Imbal hasil surat utang rupiah sejauh ini dinilai masih kurang atraktif terutama dibanding dengan aset investasi acuan seperti US Treasury yang masih dibayangi oleh ekspektasi bunga The Fed.
Ke depan, dengan prospek penurunan bunga The Fed semakin mundur ke September bahkan November, bahkan ada potensi tidak ada pemangkasan bunga acuan tahun ini, selisih imbal hasil yang masih sempit akan sulit menarik asing kembali ke rupiah.
Kenaikan BI rate pada akhirnya memang akan menolong rupiah lebih stabil terutama bila tekanan permintaan dolar AS mereda setelah musim pembayaran dividen.

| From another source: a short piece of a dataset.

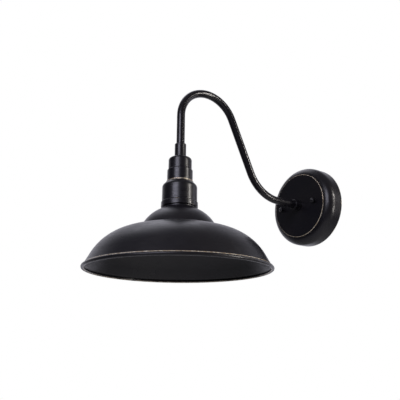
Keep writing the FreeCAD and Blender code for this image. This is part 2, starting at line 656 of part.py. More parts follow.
# ---- shade --------------------------------------------------------------------------------
def rounded(place, points, bends):
    """Lines through points, with an arc of the given radius at each inner point, 0 for a plain corner."""
    edges = []
    last = V(*points[0], 0)
    for k in range(1, len(points) - 1):
        corner = V(*points[k], 0)
        before = (V(*points[k - 1], 0) - corner).normalize()
        after = (V(*points[k + 1], 0) - corner).normalize()
        radius = bends[k - 1]
        if radius:
            half = before.getAngle(after) / 2
            reach = radius / math.tan(half)
            start = corner + before * reach
            end = corner + after * reach
            middle = corner + (before + after).normalize() * (radius / math.sin(half) - radius)
            edges.append(line(place(last.x, last.y), place(start.x, start.y)))
            edges.append(arc(place(start.x, start.y), place(middle.x, middle.y), place(end.x, end.y)))
            last = end
        else:
            edges.append(line(place(last.x, last.y), place(corner.x, corner.y)))
            last = corner
    end = V(*points[-1], 0)
    edges.append(line(place(last.x, last.y), place(end.x, end.y)))
    return edges


def shade_outline():
    """The shade's outer surface, from the seat's hole to the wired bead."""
    def below(pair):
        return (pair[0], HOOD_FOOT - pair[1])
    points = [
        (HOLDER_RADIUS + LOOSE_GAP, HOOD_FOOT),
        (SHADE_NECK_RADIUS, HOOD_FOOT),
        (SHADE_NECK_RADIUS, HOOD_FOOT - SHADE_NECK),
        below(DOME_CORNER),
        below(CREASE),
        below(CROWN_CORNER),
        below(SKIRT_END),
        below((SHADE_RADIUS - BEAD_RADIUS, BEAD_TOP)),
    ]
    return rounded(head_point, points, [0, 0, DOME_BEND, 0, CROWN_BEND, 0])


def shade():
    body = turn_on_head(Part.Wire(shade_outline()).makeOffset2D(-SHADE_SHEET, 0, True, True, False))
    middle = head_point(SHADE_RADIUS - BEAD_RADIUS, HOOD_FOOT - BEAD_TOP - BEAD_RADIUS)
    bead = turn_on_head(Part.Face(Part.Wire(Part.Circle(middle, V(0, 1, 0), BEAD_RADIUS).toShape())))
    return body.fuse(bead).removeSplitter()


def shade_ring():
    """The ring nut that clamps the shade under the hood, with finger scallops round its rim."""
    bore = HOLDER_RADIUS + RING_GAP
    grip_top = RING_TOP - RING_COLLAR
    grip_foot = grip_top - RING_GRIP
    outline = [(bore, RING_TOP), (RING_TOP_RADIUS, RING_TOP), (RING_TOP_RADIUS, grip_top),
               (RING_GRIP_RADIUS, grip_top), (RING_GRIP_RADIUS, grip_foot), (bore, grip_foot)]
    ring = turn_on_head(polygon(head_point, outline))
    for k in range(RING_SCALLOPS):
        angle = 2 * math.pi * k / RING_SCALLOPS
        reach = RING_GRIP_RADIUS + RING_SCALLOP_RADIUS * 0.4
        at = V(reach * math.cos(angle), -HEAD_REACH + reach * math.sin(angle), grip_foot - 1)
        ring = ring.cut(rod(RING_SCALLOP_RADIUS, at, V(0, 0, 1), RING_GRIP + 1))
    return ring


# ---- wiring -------------------------------------------------------------------------------
def supply_lead(side):
    """One insulated lead: from its connector behind the canopy, through the arm, to its terminal."""
    x = side * LEAD_OFFSET
    up = side
    turn_depth = LEAD_DEPTH + LEAD_BEND
    quarter = LEAD_BEND * (1 - math.sqrt(0.5))
    start = V(x, -LEAD_DEPTH, up * LEAD_RISE)
    turn = V(x, -LEAD_DEPTH, up * LEAD_BEND)
    edges = [
        line(start, turn),
        arc(turn, V(x, -LEAD_DEPTH - quarter, up * quarter), V(x, -turn_depth, 0)),
    ]
    tab_x = side * (TERMINAL_X - TERMINAL_TAB[0] * 0.7 + LEAD_RADIUS + THREAD_GAP)
    tab_top = HOLDER_TOP + TERMINAL_TAB[2]
    bend = HEAD_LEAD_BEND
    diagonal = bend * (1 - math.sqrt(0.5))
    run = HEAD_NIPPLE_FOOT - BUSHING_FLANGE - LEAD_RADIUS
    level = run - bend
    edges += arm_path(turn_depth, run, x)

    def at(px, pz):
        return V(px, -HEAD_REACH, pz)
    over_tab = at(tab_x - side * bend, level)
    edges += [
        arc(at(x, run), at(x + side * diagonal, level + diagonal), at(x + side * bend, level)),
        line(at(x + side * bend, level), over_tab),
        arc(over_tab, at(tab_x - side * diagonal, level - diagonal), at(tab_x, level - bend)),
        line(at(tab_x, level - bend), at(tab_x, tab_top)),
    ]
    return swept(LEAD_RADIUS, edges, start, V(0, 0, -up))


def ground_lead():
    """The earth lead: from under its screw on the bracket up to its connector."""
    near = BRACKET_THICKNESS + LEAD_RADIUS + THREAD_GAP
    shift = LEAD_DEPTH - near
    bend = LEAD_BEND * 0.75
    turn = math.acos(1 - shift / (2 * bend))
    first = GROUND_SCREW_HEAD_RADIUS + 1
    height = bend * math.sin(turn)

    def at(depth, z):
        return V(GROUND_SCREW_X, -depth, z)
    start = at(near, GROUND_SCREW_RADIUS + THREAD_GAP)
    last = first + 2 * height
    middle = at(near + shift / 2, first + height)
    side_step = bend * (1 - math.cos(turn / 2))
    up_step = bend * math.sin(turn / 2)
    edges = [
        line(start, at(near, first)),
        arc(at(near, first), at(near + side_step, first + up_step), middle),
        arc(middle, at(LEAD_DEPTH - side_step, last - up_step), at(LEAD_DEPTH, last)),
        line(at(LEAD_DEPTH, last), at(LEAD_DEPTH, LEAD_RISE)),
    ]
    return swept(LEAD_RADIUS, edges, start, V(0, 0, 1))


def connector(x, up):
    """A twist-on wire connector over the end of a lead."""
    mouth = LEAD_RISE - CONNECTOR_ENTRY
    tip = mouth + CONNECTOR_LENGTH
    direction = V(0, 0, up)
    start = V(x, -LEAD_DEPTH, up * mouth)
    body = Part.makeCone(CONNECTOR_RADIUS, CONNECTOR_TIP_RADIUS, tip - mouth, start, direction)
    bore = rod(LEAD_RADIUS + LOOSE_GAP, start, direction, CONNECTOR_ENTRY + 1)
    return body.cut(bore)


def bushing(place, direction):
    """A plastic bushing in a nipple's end, a flange and a sleeve. Direction points into the nipple."""
    outer_face = place - direction * BUSHING_FLANGE
    flange = rod(BUSHING_FLANGE_RADIUS, outer_face, direction, BUSHING_FLANGE)
    sleeve = rod(NIPPLE_BORE_RADIUS - THREAD_GAP, place, direction, BUSHING_DEPTH)
    bore = rod(BUSHING_BORE_RADIUS, outer_face, direction, BUSHING_FLANGE + BUSHING_DEPTH)
    return flange.fuse(sleeve).cut(bore)


def lead_bushings():
    return Part.makeCompound([
        bushing(V(0, -ARM_NIPPLE_END, 0), V(0, -1, 0)),
        bushing(V(0, -HEAD_REACH, HEAD_NIPPLE_FOOT), V(0, 0, 1)),
    ])


def build():
    """Every piece of the sconce by its node's name."""
    return {
        "canopy": canopy(),
        "wall_bracket": wall_bracket(),
        "canopy_studs": canopy_studs(),
        "stud_lock_nuts": stud_lock_nuts(),
        "nut_washer_left": nut_washer(-1),
        "nut_washer_right": nut_washer(1),
        "ball_nut_left": ball_nut(-1),
        "ball_nut_right": ball_nut(1),
        "ground_screw": ground_screw(),
        "arm_tube": arm_tube(),
        "arm_sleeve": arm_sleeve(),
        "arm_nipple": arm_nipple(),
        "arm_lock_washer": arm_lock_washer(),
        "arm_nut": arm_nut(),
        "head_collar": head_collar(),
        "head_nipple": head_nipple(),
        "head_lock_washer": head_lock_washer(),
        "head_nut": head_nut(),
        "neck_cap": neck_cap(),
        "socket_hood": socket_hood(),
        "lampholder_strap": lampholder_strap(),
        "strap_jam_nut": strap_jam_nut(),
        "strap_screws": strap_screws(),
        "lampholder_body": lampholder_body(),
        "screw_shell": screw_shell(),
        "centre_contact": centre_contact(),
        "line_terminal": terminal(1),
        "neutral_terminal": terminal(-1),
        "shade": shade(),
        "shade_ring": shade_ring(),
        "line_lead": supply_lead(1),
        "neutral_lead": supply_lead(-1),
        "ground_lead": ground_lead(),
        "line_connector": connector(LEAD_OFFSET, 1),
        "neutral_connector": connector(-LEAD_OFFSET, -1),
        "ground_connector": connector(GROUND_SCREW_X, 1),
        "lead_bushings": lead_bushings(),
    }


os.makedirs(OUT, exist_ok=True)
for name, shape in build().items():
    shape.exportStep(os.path.join(OUT, name + ".step"))
    print(f"{name:20s} solids {len(shape.Solids)}  volume {shape.Volume:10.1f}  valid {shape.isValid()}"
          f"  z {shape.BoundBox.ZMin:8.2f} {shape.BoundBox.ZMax:8.2f}")
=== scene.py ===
"""Gooseneck wall sconce: finishes, fine detail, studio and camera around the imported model."""
import math

import bpy
from mathutils import Matrix, Vector


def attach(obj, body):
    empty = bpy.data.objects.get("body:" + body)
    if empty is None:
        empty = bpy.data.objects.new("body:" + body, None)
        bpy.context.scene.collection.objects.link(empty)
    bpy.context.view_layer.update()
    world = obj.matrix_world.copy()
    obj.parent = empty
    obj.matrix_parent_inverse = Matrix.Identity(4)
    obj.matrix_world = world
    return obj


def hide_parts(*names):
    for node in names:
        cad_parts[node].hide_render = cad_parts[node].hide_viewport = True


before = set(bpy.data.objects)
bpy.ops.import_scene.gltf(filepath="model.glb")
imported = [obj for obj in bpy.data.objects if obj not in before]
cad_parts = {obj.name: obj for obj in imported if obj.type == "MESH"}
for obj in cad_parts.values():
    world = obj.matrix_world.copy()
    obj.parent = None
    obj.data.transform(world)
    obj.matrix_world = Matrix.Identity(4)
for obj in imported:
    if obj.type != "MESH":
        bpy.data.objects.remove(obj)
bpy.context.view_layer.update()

MM = 0.001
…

"Namun, arus masuk modal asing ke investasi portofolio sepertinya masih akan sulit mengingat rendahnya premi relatif antara INDOGB dan Treasury. Juga karena investor cenderung berhati-hati terhadap aset-aset rupiah akibat volatilitas rupiah," kata Aditya Sharma, Strategist di Natwest Markets di India, seperti dilansir Bloomberg.
SRBI bisa jadi pilihan lain bagi para investor asing meski masih lebih tinggi imbal hasil yang ditawarkan oleh aset-aset di pasar berkembang Amerika Latin. Dalam lelang terakhir 19 April lalu, imbal hasil SRBI tenor 6 bulan menyentuh level tertinggi di 6,81 persen.